_Your goal_: Print each line exactly as it is given.

_Material_:
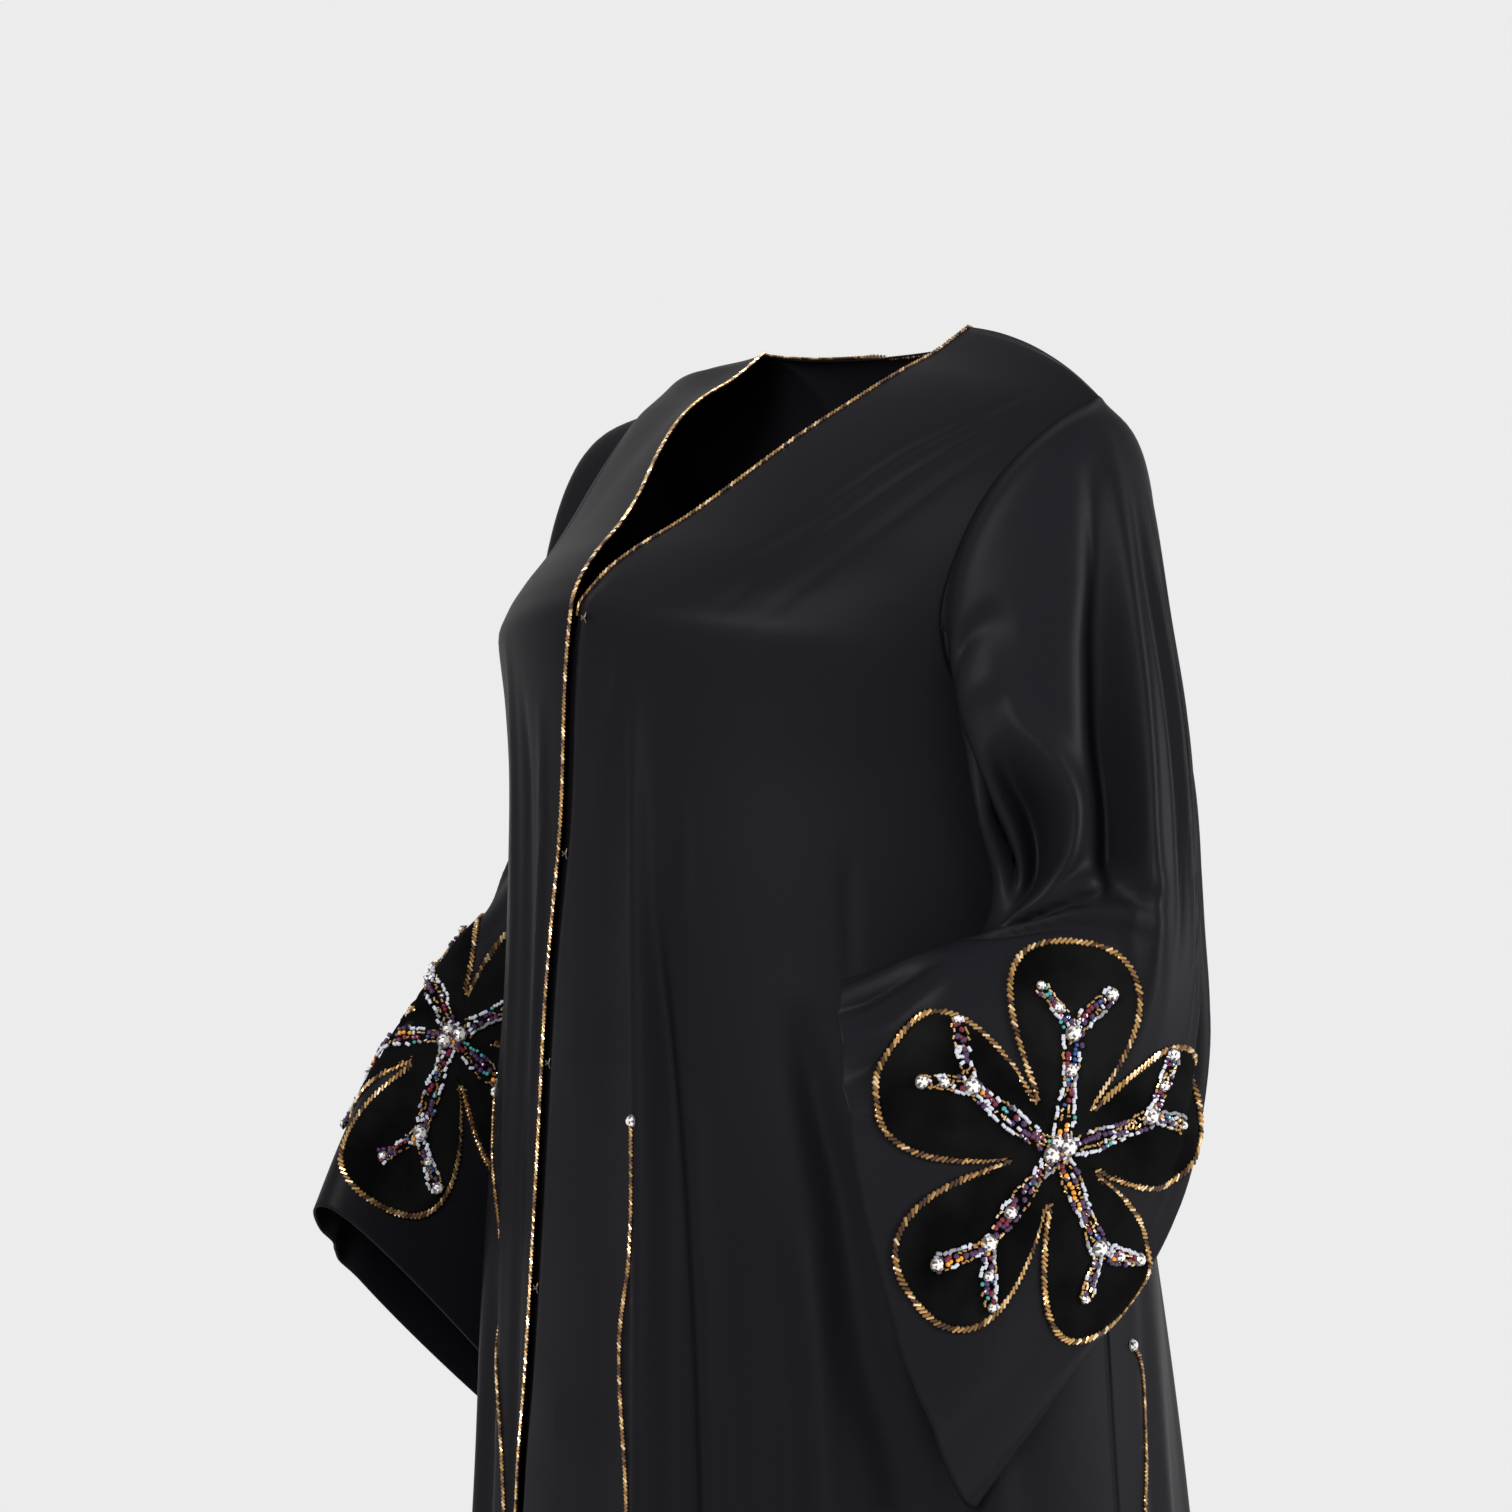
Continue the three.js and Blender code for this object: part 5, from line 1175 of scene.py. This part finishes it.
def stem(name, cloth, top, x_at):
    """A rope down the cloth from the height top, at the place across it that x_at gives for each height."""
    heights = cloth.grid[:, cloth.grid.shape[1] // 2, 2]
    rows = np.arange(len(cloth.grid), dtype=float)[heights <= top]
    columns = []
    for row in cloth.grid[rows.astype(int)]:
        order = np.argsort(row[:, 0])
        columns.append(np.interp(x_at(row[:, 2].mean()), row[order, 0], order.astype(float)))
    j = np.array(columns)
    rows[-1] -= HEM_SPACE
    beads = BeadMesh(f"gold_stem_{name}", [*GOLD_TONES, BEAD_TONES["facet_painted_glint"], BEAD_TONES["facet_painted_dark_reflection"]])
    rope_beads(beads, cloth.over(rows, j, STEM_RISE), cloth.normal(rows, j))
    # The stem stone's facets: a painted glint and a painted dark reflection.
    tones = (len(GOLD_TONES), len(GOLD_TONES) + 1)
    place = cloth.over(rows[0], j[0], WALL / 2 + STONE_RISE)
    beads.add_stone(place, cloth.normal(rows[0], j[0]), STEM_STONE, *tones)
    return beads.finished("gold_beads", f"stem_{name}")


stem_left = stem("front_left", left_front, FRONT_STEM_TOP, LEFT_STEM["x"])
stem_right = stem("front_right", right_front, FRONT_STEM_TOP, RIGHT_STEM["x"])
side_stem_left = stem("side_left", back, SIDE_STEM_TOP, SIDE_STEM["x"])
side_stem_right = stem("side_right", back, SIDE_STEM_TOP, lambda z: -SIDE_STEM["x"](z))


# Hooks in the groove of the lap: a bent wire hook and its bar.

HOOK_COUNT = 4
WIRE_RADIUS = 0.45
# Runs of the wire from a hook's middle: to the left, up and outwards.
HOOK_RUN = [(-3.2, 1.6, 0), (-3.4, 0.2, 0), (0, 0.9, 0.6), (2.6, 0.6, 1.4), (2.7, 0, 2), (0.6, 0, 1.9)]
LOWER_RUN = [(left, -up, out) for left, up, out in HOOK_RUN[:-1]]
BAR_RUN = [(1.6, 3.2, 0.2), (1.8, 1.8, 1.0), (1.8, 0, 1.2), (1.8, -1.8, 1.0), (1.6, -3.2, 0.2)]


def wire_hook(name, middle):
    """A mesh of the hook's bent wire and its bar."""
    curve = bpy.data.curves.new(name, "CURVE")
    curve.dimensions = "3D"
    curve.bevel_depth = WIRE_RADIUS * MM
    curve.bevel_resolution = 3
    curve.resolution_u = 6
    for run in (HOOK_RUN, LOWER_RUN, BAR_RUN):
        line = curve.splines.new("NURBS")
        line.points.add(len(run) - 1)
        for point, (left, up, out) in zip(line.points, run):
            point.co = (*((middle + np.array([left, -out, up])) * MM), 1)
        line.use_endpoint_u = True
        line.order_u = 3
    curve.materials.append(hook_metal)
    made = add_object(name + "_wire", curve)
    mesh = bpy.data.meshes.new_from_object(made.evaluated_get(bpy.context.evaluated_depsgraph_get()))
    bpy.data.objects.remove(made)
    return add_object(name, mesh)


for number in range(1, HOOK_COUNT + 1):
    low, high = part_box(f"hook_{number}")
    made = wire_hook(f"wire_hook_{number}", np.array((low + high) / 2) / MM)
    finish_piece(made, "hooks", f"hook_{number}")


# Floor, light and camera.

floor_finish = new_material("floor_finish", (0.62, 0.62, 0.62), 0.6)
grain(floor_finish, 60, 0.0005, 0.1)
angles = np.linspace(0, 2 * math.pi, FLOOR_SIDES, endpoint=False)
floor_rim = FLOOR_RADIUS * np.stack([np.cos(angles), np.sin(angles), 0 * angles], -1) + [0, 0, FLOOR_Z]
mesh_object("floor", floor_rim, [tuple(range(FLOOR_SIDES))], [floor_finish])

world = bpy.data.worlds.new("studio")
world.use_nodes = True
world.node_tree.nodes["Background"].inputs["Color"].default_value = (*BACKGROUND, 1)
bpy.context.scene.world = world
bpy.context.scene.view_settings.view_transform = "Standard"


def look_along(aim):
    """Euler angles that turn an object's -Z axis along a direction, upright."""
    x, y, z = aim / np.linalg.norm(aim)
    return (math.acos(-z), 0, math.atan2(-x, y))


def area_light(name, place, target, size, power):
    light = bpy.data.lights.new(name, "AREA")
    light.size = size * MM
    light.energy = power
    obj = add_object(name, light)
    obj.location = [v * MM for v in place]
    obj.rotation_euler = look_along(np.array(target, float) - np.array(place, float))


area_light("key", (1500, -2600, 1200), (0, 0, -400), size=1400, power=150)
area_light("side", (2100, 1700, -100), (200, 0, -500), size=1000, power=80)

camera_turn = math.radians(CAMERA_TURN)
camera = bpy.data.cameras.new("camera")
camera.sensor_width = SENSOR
camera.lens = FOCAL_PIXELS / PHOTO_PIXELS * SENSOR
camera_object = add_object("camera", camera)
camera_object.location = (
    (CAMERA_SIDE * math.cos(camera_turn) + CAMERA_DISTANCE * math.sin(camera_turn)) * MM,
    (CAMERA_SIDE * math.sin(camera_turn) - CAMERA_DISTANCE * math.cos(camera_turn)) * MM,
    CAMERA_HEIGHT * MM,
)
camera_object.rotation_euler = (math.pi / 2, 0, camera_turn)
bpy.context.scene.camera = camera_object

_Result of this exercise_:
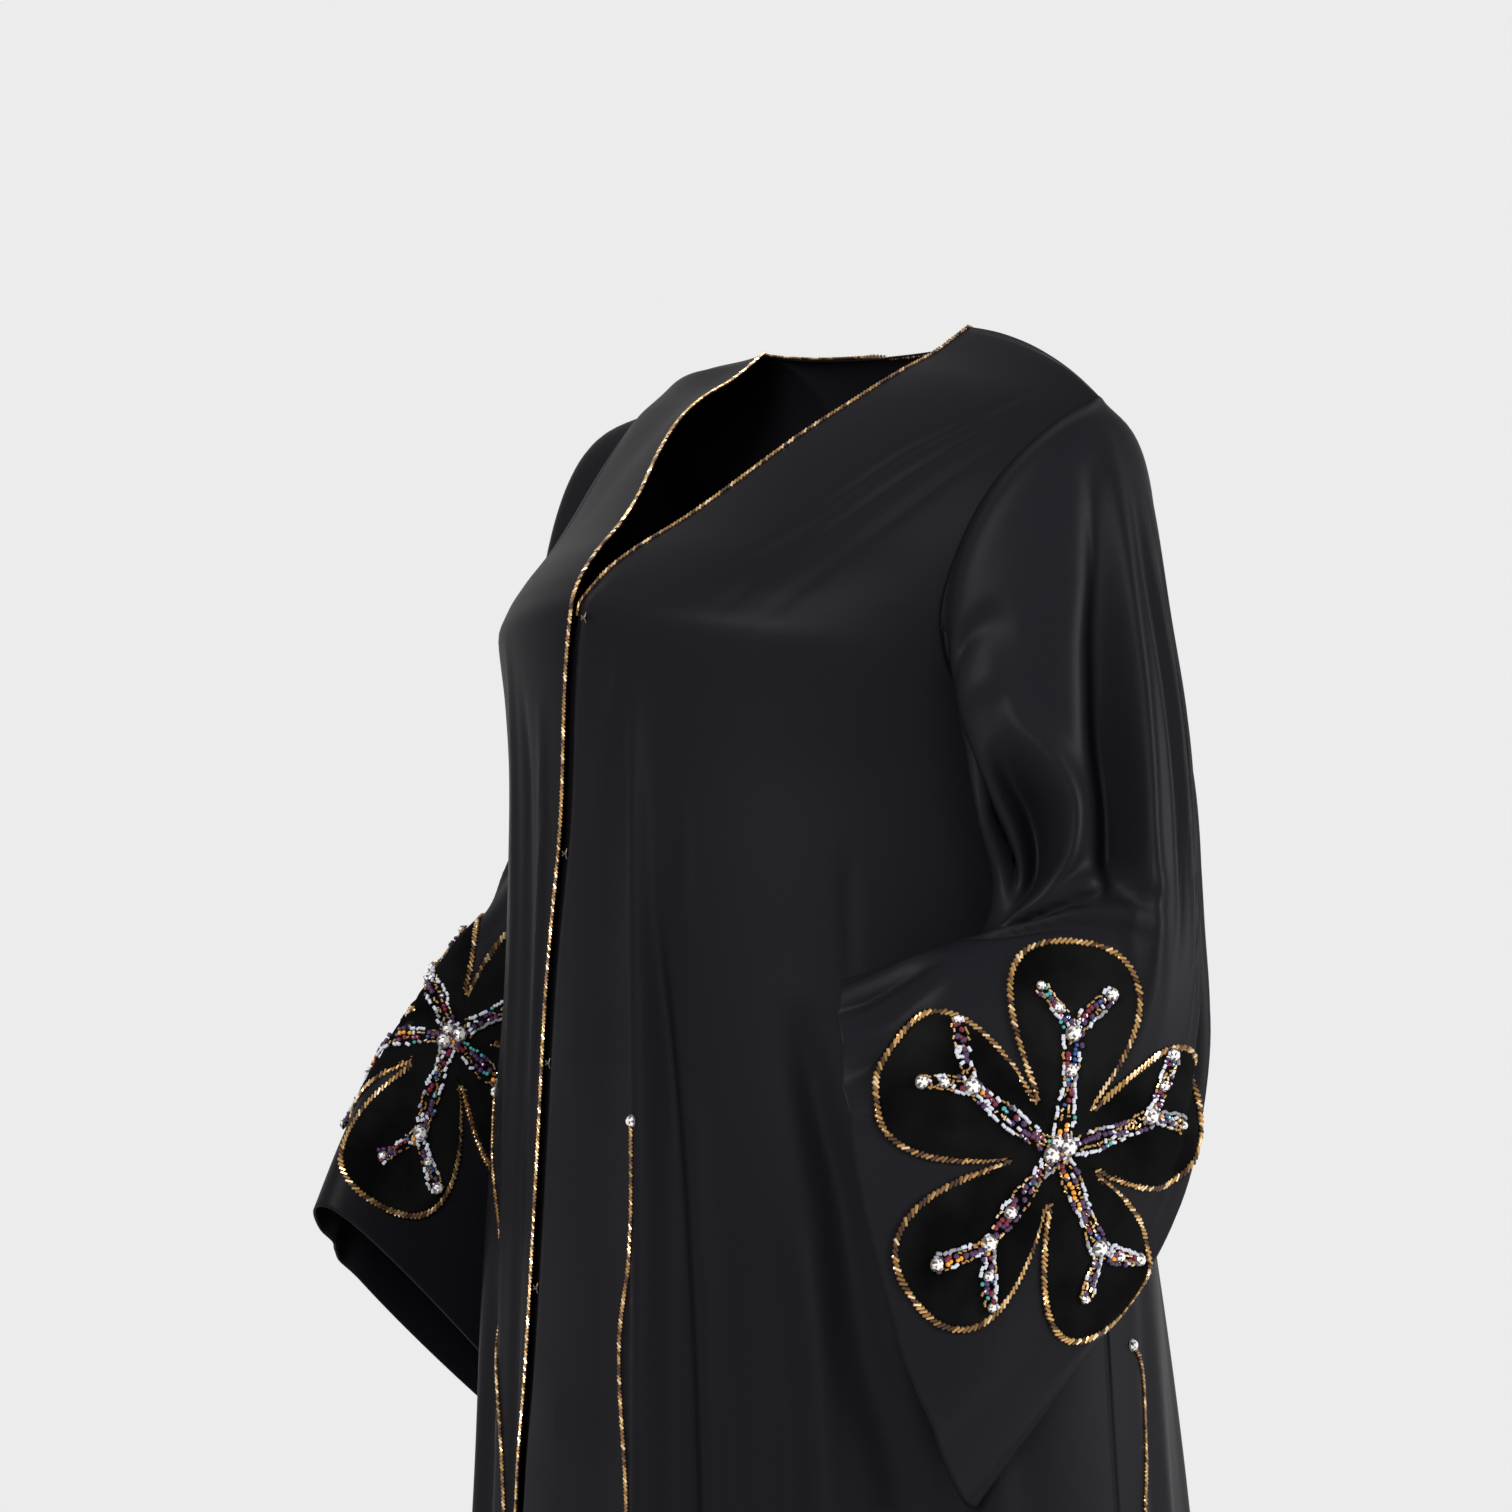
Continue the three.js and Blender code for this object: part 5, from line 1175 of scene.py. This part finishes it.
def stem(name, cloth, top, x_at):
    """A rope down the cloth from the height top, at the place across it that x_at gives for each height."""
    heights = cloth.grid[:, cloth.grid.shape[1] // 2, 2]
    rows = np.arange(len(cloth.grid), dtype=float)[heights <= top]
    columns = []
    for row in cloth.grid[rows.astype(int)]:
        order = np.argsort(row[:, 0])
        columns.append(np.interp(x_at(row[:, 2].mean()), row[order, 0], order.astype(float)))
    j = np.array(columns)
    rows[-1] -= HEM_SPACE
    beads = BeadMesh(f"gold_stem_{name}", [*GOLD_TONES, BEAD_TONES["facet_painted_glint"], BEAD_TONES["facet_painted_dark_reflection"]])
    rope_beads(beads, cloth.over(rows, j, STEM_RISE), cloth.normal(rows, j))
    # The stem stone's facets: a painted glint and a painted dark reflection.
    tones = (len(GOLD_TONES), len(GOLD_TONES) + 1)
    place = cloth.over(rows[0], j[0], WALL / 2 + STONE_RISE)
    beads.add_stone(place, cloth.normal(rows[0], j[0]), STEM_STONE, *tones)
    return beads.finished("gold_beads", f"stem_{name}")


stem_left = stem("front_left", left_front, FRONT_STEM_TOP, LEFT_STEM["x"])
stem_right = stem("front_right", right_front, FRONT_STEM_TOP, RIGHT_STEM["x"])
side_stem_left = stem("side_left", back, SIDE_STEM_TOP, SIDE_STEM["x"])
side_stem_right = stem("side_right", back, SIDE_STEM_TOP, lambda z: -SIDE_STEM["x"](z))


# Hooks in the groove of the lap: a bent wire hook and its bar.

HOOK_COUNT = 4
WIRE_RADIUS = 0.45
# Runs of the wire from a hook's middle: to the left, up and outwards.
HOOK_RUN = [(-3.2, 1.6, 0), (-3.4, 0.2, 0), (0, 0.9, 0.6), (2.6, 0.6, 1.4), (2.7, 0, 2), (0.6, 0, 1.9)]
LOWER_RUN = [(left, -up, out) for left, up, out in HOOK_RUN[:-1]]
BAR_RUN = [(1.6, 3.2, 0.2), (1.8, 1.8, 1.0), (1.8, 0, 1.2), (1.8, -1.8, 1.0), (1.6, -3.2, 0.2)]


def wire_hook(name, middle):
    """A mesh of the hook's bent wire and its bar."""
    curve = bpy.data.curves.new(name, "CURVE")
    curve.dimensions = "3D"
    curve.bevel_depth = WIRE_RADIUS * MM
    curve.bevel_resolution = 3
    curve.resolution_u = 6
    for run in (HOOK_RUN, LOWER_RUN, BAR_RUN):
        line = curve.splines.new("NURBS")
        line.points.add(len(run) - 1)
        for point, (left, up, out) in zip(line.points, run):
            point.co = (*((middle + np.array([left, -out, up])) * MM), 1)
        line.use_endpoint_u = True
        line.order_u = 3
    curve.materials.append(hook_metal)
    made = add_object(name + "_wire", curve)
    mesh = bpy.data.meshes.new_from_object(made.evaluated_get(bpy.context.evaluated_depsgraph_get()))
    bpy.data.objects.remove(made)
    return add_object(name, mesh)


for number in range(1, HOOK_COUNT + 1):
    low, high = part_box(f"hook_{number}")
    made = wire_hook(f"wire_hook_{number}", np.array((low + high) / 2) / MM)
    finish_piece(made, "hooks", f"hook_{number}")


# Floor, light and camera.

floor_finish = new_material("floor_finish", (0.62, 0.62, 0.62), 0.6)
grain(floor_finish, 60, 0.0005, 0.1)
angles = np.linspace(0, 2 * math.pi, FLOOR_SIDES, endpoint=False)
floor_rim = FLOOR_RADIUS * np.stack([np.cos(angles), np.sin(angles), 0 * angles], -1) + [0, 0, FLOOR_Z]
mesh_object("floor", floor_rim, [tuple(range(FLOOR_SIDES))], [floor_finish])

world = bpy.data.worlds.new("studio")
world.use_nodes = True
world.node_tree.nodes["Background"].inputs["Color"].default_value = (*BACKGROUND, 1)
bpy.context.scene.world = world
bpy.context.scene.view_settings.view_transform = "Standard"


def look_along(aim):
    """Euler angles that turn an object's -Z axis along a direction, upright."""
    x, y, z = aim / np.linalg.norm(aim)
    return (math.acos(-z), 0, math.atan2(-x, y))


def area_light(name, place, target, size, power):
    light = bpy.data.lights.new(name, "AREA")
    light.size = size * MM
    light.energy = power
    obj = add_object(name, light)
    obj.location = [v * MM for v in place]
    obj.rotation_euler = look_along(np.array(target, float) - np.array(place, float))


area_light("key", (1500, -2600, 1200), (0, 0, -400), size=1400, power=150)
area_light("side", (2100, 1700, -100), (200, 0, -500), size=1000, power=80)

camera_turn = math.radians(CAMERA_TURN)
camera = bpy.data.cameras.new("camera")
camera.sensor_width = SENSOR
camera.lens = FOCAL_PIXELS / PHOTO_PIXELS * SENSOR
camera_object = add_object("camera", camera)
camera_object.location = (
    (CAMERA_SIDE * math.cos(camera_turn) + CAMERA_DISTANCE * math.sin(camera_turn)) * MM,
    (CAMERA_SIDE * math.sin(camera_turn) - CAMERA_DISTANCE * math.cos(camera_turn)) * MM,
    CAMERA_HEIGHT * MM,
)
camera_object.rotation_euler = (math.pi / 2, 0, camera_turn)
bpy.context.scene.camera = camera_object